Canaletto probably painted this work in the late 1720s when construction on the facade of San Vidal was nearing completion. A drawing by the artist of around 1730 (Royal Collection, Windsor Castle) shows the same group of houses that appear on the far right here, but the square is empty and the workman’s hut is absent. This is considered one of Canaletto’s finest early pictures, and the bold composition, the densely applied paint and the highly individualised figures are characteristic of his work of the mid- to late 1720s. During this period, he typically made use of a brick-coloured ground in some parts of the composition, which gives a richness and intensity to the final paint layers. By around 1730 he began to cover the entire picture with a uniform layer of grey or beige to produce a cooler, misty tonality. With skilful handling of paint he has described the crumbling plaster, exposed brick and rough timber in browns, ochre, reds and pinks – all are captured with brushstrokes that mimic the textures and materials they represent. The curtains blowing in the breeze, the weather-beaten stone and washing line in the distance were painted using touches of bright white impasto. The buildings of different styles and heights, the animated figures and the alternating areas of light and shadow may recall the stage sets Canaletto painted alongside his father at the very beginning of his career.

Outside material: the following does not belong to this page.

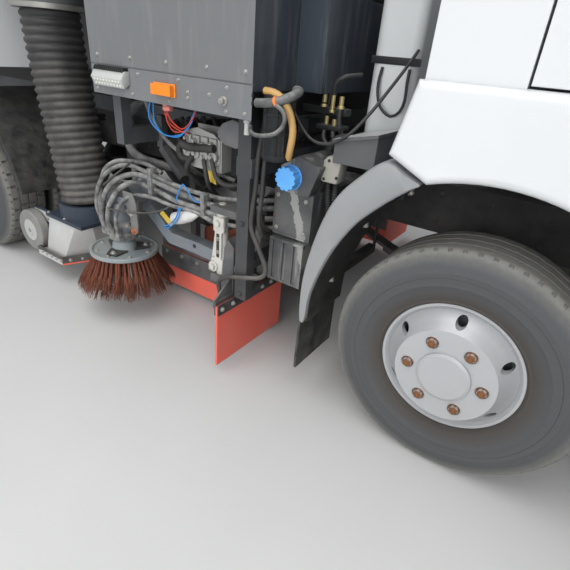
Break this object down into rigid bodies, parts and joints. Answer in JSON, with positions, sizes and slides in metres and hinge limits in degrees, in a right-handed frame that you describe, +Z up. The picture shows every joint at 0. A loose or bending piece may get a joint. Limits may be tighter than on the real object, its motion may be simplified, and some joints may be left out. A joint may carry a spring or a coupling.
{
  "type": "street sweeper truck",
  "caption": "Cab-over street sweeper truck with steering wheels, tilting cab, side brushes, suction nozzles on hoses, wide brush and tipping hopper with rear door.",
  "frame": {"origin": "bottom centre of the whole truck, on the road", "axes": "+X forward, +Y to the truck's left, +Z up"},
  "size_m": [6, 2.614, 2.86],
  "materials": {
    "chassis_black": "satin chassis paint with road dirt",
    "white_paint": "gloss white paint",
    "grey_paint": "dark grey powder coat",
    "silver_wheel": "silver wheel lacquer",
    "tyre_rubber": "dusty tyre rubber",
    "black_plastic": "black moulded plastic",
    "grey_plastic": "grey moulded plastic",
    "blue_plastic": "bright blue plastic",
    "white_plastic": "translucent white plastic",
    "red_rubber": "red sheet rubber",
    "black_rubber": "black rubber",
    "glass": "clear glass",
    "lamp_plastic": "lamp lenses",
    "cast_metal": "dirty grey castings",
    "bristle": "rust-brown bristles",
    "interior": "dark cab trim",
    "chrome_rod": "ground rod",
    "navy_paint": "dark blue-grey paint"
  },
  "bodies": {
    "chassis": {"frame_rails": "chassis_black", "axles_and_springs": "chassis_black", "engine_gearbox": "cast_metal", "front_bumper": "grey_plastic", "lamps": "lamp_plastic", "front_mudguards": "grey_plastic", "rear_mudguards": "black_plastic", "mudflaps": "black_rubber", "side_tanks": "black_plastic", "filler_caps": "blue_plastic", "cab_rear_tray": "grey_plastic", "water_tank": "white_plastic", "sweeper_subframe": "grey_paint", "power_pack_housing": "grey_paint", "sweep_engine": "cast_metal", "hydraulic_block": "cast_metal", "inlet_ducts": "grey_paint", "underrun_bar": "chassis_black", "rubber_flaps": "red_rubber", "suction_hose_left": "black_rubber", "suction_hose_right": "black_rubber"},
    "cab": {"cab_shell": "white_paint", "grille_panel": "black_plastic", "cab_fenders": "white_paint", "cab_glass": "glass", "cab_interior": "interior", "mirrors": "black_plastic", "roof_beacons": "lamp_plastic"},
    "steering_wheel": {"steering_wheel": "black_plastic"},
    "hopper": {"hopper_shell": "white_paint", "hopper_underframe": "chassis_black"},
    "hopper_door": {"hopper_door": "white_paint"},
    "ram_barrel": {"ram_barrel": "chassis_black"},
    "ram_rod": {"ram_rod": "chrome_rod"},
    "wide_brush_arms": {"wide_brush_arms": "navy_paint"},
    "wide_brush": {"wide_brush": "bristle"},
    "knuckle_left": {"knuckle_left": "cast_metal"},
    "brush_pivot_left": {"brush_pivot_left": "cast_metal"},
    "brush_arm_left": {"brush_arm_left": "navy_paint"},
    "channel_brush_left": {"channel_brush_left": "bristle"},
    "nozzle_left": {"nozzle_left": "cast_metal"},
    "nozzle_wheels_left": {"nozzle_wheels_left": "black_rubber"},
    "front_wheel_left": {"front_tyre_left": "tyre_rubber", "front_rim_left": "silver_wheel"},
    "rear_wheels_left": {"rear_tyres_left": "tyre_rubber", "rear_rims_left": "silver_wheel"},
    "cab_door_left": {"cab_door_left": "white_paint", "door_glass_left": "glass"},
    "knuckle_right": {"knuckle_right": "cast_metal"},
    "brush_pivot_right": {"brush_pivot_right": "cast_metal"},
    "brush_arm_right": {"brush_arm_right": "navy_paint"},
    "channel_brush_right": {"channel_brush_right": "bristle"},
    "nozzle_right": {"nozzle_right": "cast_metal"},
    "nozzle_wheels_right": {"nozzle_wheels_right": "black_rubber"},
    "front_wheel_right": {"front_tyre_right": "tyre_rubber", "front_rim_right": "silver_wheel"},
    "rear_wheels_right": {"rear_tyres_right": "tyre_rubber", "rear_rims_right": "silver_wheel"},
    "cab_door_right": {"cab_door_right": "white_paint", "door_glass_right": "glass"}
  },
  "joints": [
    {"name": "cab_tilt", "type": "hinge", "parent": "chassis", "child": "cab", "pos_m": [2.88, 0, 0.755], "axis": [0, 1, 0], "range_deg": [0, 50]},
    {"name": "steering_wheel_turn", "type": "hinge", "parent": "cab", "child": "steering_wheel", "pos_m": [2.34, 0.48, 1.69], "axis": [-0.5736, 0, 0.8191], "range_deg": [-532, 532]},
    {"name": "hopper_tip", "type": "hinge", "parent": "chassis", "child": "hopper", "pos_m": [-2.6, 0, 1.01], "axis": [0, -1, 0], "range_deg": [0, 48]},
    {"name": "hopper_door_swing", "type": "hinge", "parent": "hopper", "child": "hopper_door", "pos_m": [-2.822, 0, 2.805], "axis": [0, 1, 0], "range_deg": [0, 90]},
    {"name": "ram_swing", "type": "hinge", "parent": "chassis", "child": "ram_barrel", "pos_m": [-2.2, 0, 0.745], "axis": [0, -1, 0], "range_deg": [0, 49.96]},
    {"name": "ram_stroke", "type": "slide", "parent": "ram_barrel", "child": "ram_rod", "axis": [0.8916, 0, 0.4528], "range_m": [0, 0.3891]},
    {"name": "wide_brush_lift", "type": "hinge", "parent": "chassis", "child": "wide_brush_arms", "pos_m": [0.74, 0, 0.545], "axis": [0, -1, 0], "range_deg": [0, 18]},
    {"name": "wide_brush_spin", "type": "hinge", "parent": "wide_brush_arms", "child": "wide_brush", "pos_m": [0.36, 0, 0.345], "axis": [0, 1, 0], "continuous": true},
    {"name": "steer_left", "type": "hinge", "parent": "chassis", "child": "knuckle_left", "pos_m": [1.7, 0.8, 0.421], "axis": [0, 0, 1], "range_deg": [-38, 38]},
    {"name": "front_spin_left", "type": "hinge", "parent": "knuckle_left", "child": "front_wheel_left", "pos_m": [1.7, 0.952, 0.421], "axis": [0, 1, 0], "continuous": true},
    {"name": "rear_spin_left", "type": "hinge", "parent": "chassis", "child": "rear_wheels_left", "pos_m": [-1.32, 0.913, 0.421], "axis": [0, 1, 0], "continuous": true},
    {"name": "door_left", "type": "hinge", "parent": "cab", "child": "cab_door_left", "pos_m": [2.715, 1.062, 1.6], "axis": [0, 0, -1], "range_deg": [0, 70]},
    {"name": "brush_swing_left", "type": "hinge", "parent": "chassis", "child": "brush_pivot_left", "pos_m": [0.645, 1, 0.54], "axis": [0, 0, -1], "range_deg": [0, 32]},
    {"name": "brush_lift_left", "type": "hinge", "parent": "brush_pivot_left", "child": "brush_arm_left", "pos_m": [0.62, 0.93, 0.43], "axis": [0, -1, 0], "range_deg": [0, 7]},
    {"name": "brush_spin_left", "type": "hinge", "parent": "brush_arm_left", "child": "channel_brush_left", "pos_m": [0.015, 1.055, 0.335], "axis": [0, 0, 1], "continuous": true},
    {"name": "nozzle_lift_left", "type": "slide", "parent": "chassis", "child": "nozzle_left", "axis": [0, 0, -1], "range_m": [0, 0.115], "deforming": ["suction_hose_left"]},
    {"name": "nozzle_wheel_spin_left", "type": "hinge", "parent": "nozzle_left", "child": "nozzle_wheels_left", "pos_m": [-0.747, 0.9, 0.25], "axis": [0, 1, 0], "continuous": true},
    {"name": "steer_right", "type": "hinge", "parent": "chassis", "child": "knuckle_right", "pos_m": [1.7, -0.8, 0.421], "axis": [0, 0, 1], "range_deg": [-38, 38]},
    {"name": "front_spin_right", "type": "hinge", "parent": "knuckle_right", "child": "front_wheel_right", "pos_m": [1.7, -0.952, 0.421], "axis": [0, 1, 0], "continuous": true},
    {"name": "rear_spin_right", "type": "hinge", "parent": "chassis", "child": "rear_wheels_right", "pos_m": [-1.32, -0.913, 0.421], "axis": [0, 1, 0], "continuous": true},
    {"name": "door_right", "type": "hinge", "parent": "cab", "child": "cab_door_right", "pos_m": [2.715, -1.062, 1.6], "axis": [0, 0, 1], "range_deg": [0, 70]},
    {"name": "brush_swing_right", "type": "hinge", "parent": "chassis", "child": "brush_pivot_right", "pos_m": [0.645, -1, 0.54], "axis": [0, 0, 1], "range_deg": [0, 32]},
    {"name": "brush_lift_right", "type": "hinge", "parent": "brush_pivot_right", "child": "brush_arm_right", "pos_m": [0.62, -0.93, 0.43], "axis": [0, -1, 0], "range_deg": [0, 7]},
    {"name": "brush_spin_right", "type": "hinge", "parent": "brush_arm_right", "child": "channel_brush_right", "pos_m": [0.015, -1.055, 0.335], "axis": [0, 0, 1], "continuous": true},
    {"name": "nozzle_lift_right", "type": "slide", "parent": "chassis", "child": "nozzle_right", "axis": [0, 0, -1], "range_m": [0, 0.115], "deforming": ["suction_hose_right"]},
    {"name": "nozzle_wheel_spin_right", "type": "hinge", "parent": "nozzle_right", "child": "nozzle_wheels_right", "pos_m": [-0.747, -0.9, 0.25], "axis": [0, 1, 0], "continuous": true}
  ],
  "couplings": [
    {"joint": "steer_right", "follows": "steer_left", "ratio": 1},
    {"joint": "steering_wheel_turn", "follows": "steer_left", "ratio": 14},
    {"joint": "ram_swing", "follows": "hopper_tip", "ratio": 1.0407},
    {"joint": "ram_stroke", "follows": "hopper_tip", "m_per_rad": 0.46445}
  ]
}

This view of the Grand Canal would probably not have appealed to tourists, who favoured the ‘picture postcard’ panoramic views of famous squares and landmarks for which Canaletto later became known, like The Basin of San Marco on Ascension Day. Although the early whereabouts of this painting remains a mystery, one theory is that it may have been made for a local Venetian. This painting was acquired in 1808 by Sir George Beaumont, an avid art collector and a driving force behind the creation of the National Gallery. It was officially bequeathed to the Gallery in 1828 as part of the Beaumont Gift and was the first Canaletto to enter the collection.